Debut novelist Otis follows the unstable Charlotte and her driven daughter, Viva, an aspiring dancer, from an eventful stint on Cape Cod in 1979 when Viva is 11 through the next couple of decades, with flashbacks to Charlotte's fraught encounters with the man who will become, though he doesn't know it, Viva's father. Charlotte and Viva are, like many a fictional mother-daughter pair, “a society of two.” After the summer in Cape Cod, they move to California, where they stay with Charlotte's sister. Charlotte picks up a series of odd jobs, and Viva attends a performing arts high school and then college before moving to New York to start a career. When an accident brings that career to a halt, Viva returns to California and starts falling into the same self-destructive patterns that have stymied her mother even as her mother begins to experience ever more serious symptoms of mental and physical illness.
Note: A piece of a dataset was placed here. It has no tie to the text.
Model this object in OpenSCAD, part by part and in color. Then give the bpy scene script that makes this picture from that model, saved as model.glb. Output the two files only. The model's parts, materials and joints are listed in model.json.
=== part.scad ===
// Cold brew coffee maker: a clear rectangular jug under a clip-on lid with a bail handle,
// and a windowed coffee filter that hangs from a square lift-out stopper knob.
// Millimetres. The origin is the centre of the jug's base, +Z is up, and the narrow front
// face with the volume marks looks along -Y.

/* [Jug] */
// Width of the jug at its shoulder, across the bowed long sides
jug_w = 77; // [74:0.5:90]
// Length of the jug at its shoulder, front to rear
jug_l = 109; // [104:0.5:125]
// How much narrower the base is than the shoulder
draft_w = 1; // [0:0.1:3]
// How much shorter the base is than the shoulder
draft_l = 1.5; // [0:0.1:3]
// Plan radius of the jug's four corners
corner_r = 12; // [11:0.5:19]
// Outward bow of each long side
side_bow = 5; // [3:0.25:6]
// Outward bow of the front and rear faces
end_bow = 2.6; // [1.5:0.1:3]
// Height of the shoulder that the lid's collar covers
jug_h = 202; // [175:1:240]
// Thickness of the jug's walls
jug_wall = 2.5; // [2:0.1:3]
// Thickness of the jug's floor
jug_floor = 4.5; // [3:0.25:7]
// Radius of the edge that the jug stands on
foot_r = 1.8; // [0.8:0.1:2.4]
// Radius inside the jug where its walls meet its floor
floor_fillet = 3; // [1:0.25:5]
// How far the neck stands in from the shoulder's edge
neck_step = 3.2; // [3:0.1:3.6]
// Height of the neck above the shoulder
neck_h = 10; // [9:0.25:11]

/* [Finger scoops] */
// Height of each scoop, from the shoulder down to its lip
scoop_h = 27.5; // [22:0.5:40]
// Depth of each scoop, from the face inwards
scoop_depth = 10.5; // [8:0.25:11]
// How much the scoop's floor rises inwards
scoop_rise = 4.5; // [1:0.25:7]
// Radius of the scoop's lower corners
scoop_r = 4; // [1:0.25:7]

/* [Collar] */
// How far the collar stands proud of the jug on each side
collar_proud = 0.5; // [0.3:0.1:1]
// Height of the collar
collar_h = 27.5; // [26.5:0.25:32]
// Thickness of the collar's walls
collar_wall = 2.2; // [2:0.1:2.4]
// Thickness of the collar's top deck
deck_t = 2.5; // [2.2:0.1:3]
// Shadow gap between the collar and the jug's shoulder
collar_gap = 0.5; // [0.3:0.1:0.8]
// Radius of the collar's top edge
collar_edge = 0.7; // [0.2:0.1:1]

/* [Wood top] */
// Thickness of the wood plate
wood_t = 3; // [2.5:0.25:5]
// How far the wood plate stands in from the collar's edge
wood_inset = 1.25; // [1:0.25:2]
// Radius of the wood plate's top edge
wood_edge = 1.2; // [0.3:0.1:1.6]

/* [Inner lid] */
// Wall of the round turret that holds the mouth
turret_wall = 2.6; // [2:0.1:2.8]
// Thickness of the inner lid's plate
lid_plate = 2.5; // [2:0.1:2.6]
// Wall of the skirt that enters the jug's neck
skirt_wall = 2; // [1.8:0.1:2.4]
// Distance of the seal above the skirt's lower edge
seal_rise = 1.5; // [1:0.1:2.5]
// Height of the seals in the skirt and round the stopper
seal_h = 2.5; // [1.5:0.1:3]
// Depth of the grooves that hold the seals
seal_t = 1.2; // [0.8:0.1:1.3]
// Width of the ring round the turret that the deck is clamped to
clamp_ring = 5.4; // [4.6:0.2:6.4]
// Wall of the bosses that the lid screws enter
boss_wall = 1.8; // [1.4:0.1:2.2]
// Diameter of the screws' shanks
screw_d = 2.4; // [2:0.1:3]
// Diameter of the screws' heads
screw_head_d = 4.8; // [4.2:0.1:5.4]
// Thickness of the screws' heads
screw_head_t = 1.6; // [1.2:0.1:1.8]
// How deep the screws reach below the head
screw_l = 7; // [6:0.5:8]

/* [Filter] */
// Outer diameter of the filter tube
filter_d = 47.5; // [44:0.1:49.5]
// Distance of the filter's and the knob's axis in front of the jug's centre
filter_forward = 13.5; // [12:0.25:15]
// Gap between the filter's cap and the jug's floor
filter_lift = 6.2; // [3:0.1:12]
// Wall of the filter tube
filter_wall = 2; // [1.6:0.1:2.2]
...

While Viva is more sympathetic as a girl and a teenager than as an alcoholic 20-something with bad taste in men and no idea what to do with her life, and the subplot involving her father seems tacked on, Otis pays rapt attention not just to the two complicated women, but to the other characters with whom they interact, from the hippie couple with whom Charlotte shares a mutual dislike at their campground on Cape Cod to the longtime frenemy with whom Viva competes and the mean-spirited high school students she teaches in California. She steers ably away from cliché in what could easily have been a conventionally tense relationship between mother and daughter, documenting the ways in which both are distorted by the “umbilical cord” that stretches between them for decades but allowing them to be individuals with their own quirks and longings as well.
A mostly satisfying variation on a familiar motif.